The theatre mounts its own productions and hosts up to 10 international guest performances annually. It offers subtitles through its own mobile application. An English translation is always available, and some performances also have Finnish subtitles. The theatre attracts around 30,000 visitors annually.

The theatre has two main performance venues: Louhisali and Revontulihalli, both located in the Tapiola district – Louhisali in the Espoo Cultural Centre and Revontulihalli on Revontulentie.

== New name ==
In August 2023, the theatre announced its new name as "&". Artistic director Erik Söderblom described it as a "positive provocation" that highlights "community, cooperation, and togetherness." According to the theatre, the sign "&" symbolises combining things and ideas as well as bringing performers, audiences and cultures together; additionally, the sign "&" is pronounced as "et", which can also be interpreted as the initials of "Espoon teatteri", meaning the Espoo theatre.
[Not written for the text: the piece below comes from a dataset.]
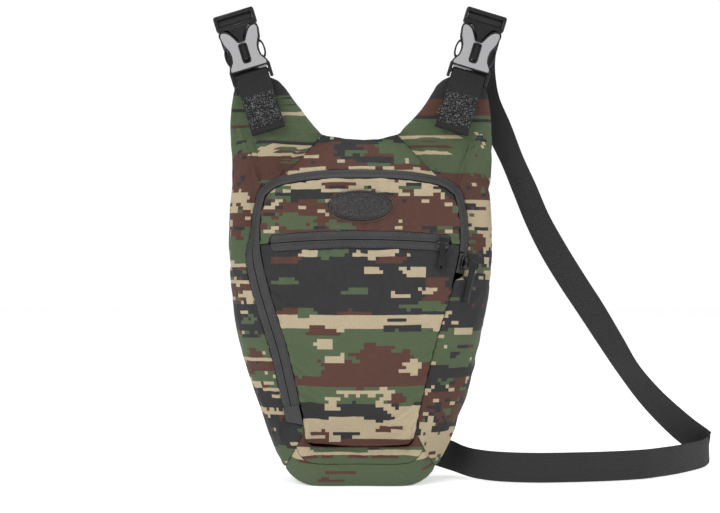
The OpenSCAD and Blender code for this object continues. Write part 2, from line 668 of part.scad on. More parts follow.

The new name is the result of a two-year branding process, involving theatre representatives and advertising agencies Open Flower, TBWA, and Great Apes. Ulla Onkamo, a language planning specialist from the Institute for the Languages of Finland, criticized the name change as unclear and impractical. She argued that & says nothing about its subject and doesn't even appear to be a name. The Finnish Association of Visual Communication Designers, Grafia, awarded the &-logo the Gold Peak of Design at the 2023 Vuoden huiput gala. A total of 14 works received the Gold Peak Award, and 40 works received the Silver Peak Award.